В семье тоже, конечно, принимаются решения, которыми движут экономические законы. В частности, решение иметь или не иметь второго или третьего ребенка может быть принято «рационально», исходя из экономических возможностей семьи. Беккер указывает на желание родителей дать детям хорошее образование и тем самым улучшить «человеческий капитал» своей ячейки (и заодно усилить ее способность зарабатывать деньги). Этим он объясняет тот прискорбный факт, что более состоятельные и образованные родители обычно имеют меньше детей, чем бедные и темные, которых в Древнем Риме звали «пролетариат» именно за то, что они усиленно плодились.

Наше общество, наверное, движется к все более «чистой» экономической модели. Глобализация и интернет всех нас, с одной стороны, сближают, а с другой — отчуждают, разделяя на анонимных «пользователей». Но семья от этого не только не становится более подвержена чисто экономическим отношениям, а наоборот, отношения в семье, особенно между родителями и детьми, становятся все ближе и «внеэкономичнее».
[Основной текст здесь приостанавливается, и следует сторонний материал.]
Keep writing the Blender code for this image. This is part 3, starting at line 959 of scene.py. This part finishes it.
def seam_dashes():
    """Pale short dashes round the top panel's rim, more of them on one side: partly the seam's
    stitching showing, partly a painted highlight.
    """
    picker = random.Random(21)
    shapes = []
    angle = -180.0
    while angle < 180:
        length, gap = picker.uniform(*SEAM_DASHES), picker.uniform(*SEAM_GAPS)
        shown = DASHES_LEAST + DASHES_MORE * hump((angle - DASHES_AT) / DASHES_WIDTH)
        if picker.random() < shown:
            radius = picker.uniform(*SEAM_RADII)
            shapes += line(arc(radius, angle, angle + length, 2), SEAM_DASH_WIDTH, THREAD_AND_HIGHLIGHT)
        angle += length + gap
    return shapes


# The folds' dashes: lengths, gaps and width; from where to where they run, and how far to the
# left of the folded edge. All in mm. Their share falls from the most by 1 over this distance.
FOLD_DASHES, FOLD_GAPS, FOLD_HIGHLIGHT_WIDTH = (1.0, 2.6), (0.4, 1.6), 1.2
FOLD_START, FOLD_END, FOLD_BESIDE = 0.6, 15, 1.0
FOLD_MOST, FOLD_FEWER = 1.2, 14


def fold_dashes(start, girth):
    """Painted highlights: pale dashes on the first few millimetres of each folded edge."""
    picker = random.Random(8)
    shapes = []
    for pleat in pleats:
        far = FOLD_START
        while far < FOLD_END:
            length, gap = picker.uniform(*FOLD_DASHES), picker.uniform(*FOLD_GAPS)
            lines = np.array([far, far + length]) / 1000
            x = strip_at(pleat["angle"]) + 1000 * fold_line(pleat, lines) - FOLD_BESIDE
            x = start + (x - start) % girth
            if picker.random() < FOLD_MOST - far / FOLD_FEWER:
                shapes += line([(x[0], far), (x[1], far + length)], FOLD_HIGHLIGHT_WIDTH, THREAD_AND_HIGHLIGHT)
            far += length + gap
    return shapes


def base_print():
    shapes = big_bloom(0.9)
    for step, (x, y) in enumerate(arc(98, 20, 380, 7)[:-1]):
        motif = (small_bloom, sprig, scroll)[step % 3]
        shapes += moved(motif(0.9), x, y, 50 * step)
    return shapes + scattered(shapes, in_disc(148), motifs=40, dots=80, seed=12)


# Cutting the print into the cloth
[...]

Эта близость выражается в несколько даже чрезмерной заботе родителей о своих детях. Я и мои сверстники-американцы выросли в разных обществах, но когда мы обсуждаем с ними наше детство и детство наших детей, мы всегда сходимся на таком мнении: наши родители были значительно меньше вовлечены в наши дела, меньше знали о том, что мы делали, давали нам большую свободу. Ну, а о трате денег и заботе об образовании и карьере сегодняшних детей нечего и говорить. Иногда создается впечатление, что в американском среднем классе взрослые живут только для детей.

Как говорит один мой приятель, «если бы я заново родился, я хотел бы вернуться в этот мир моим сыном».

А все потому, что нам всем нужна хоть горстка «своих», когда внешний мир все больше наполняется «чужими».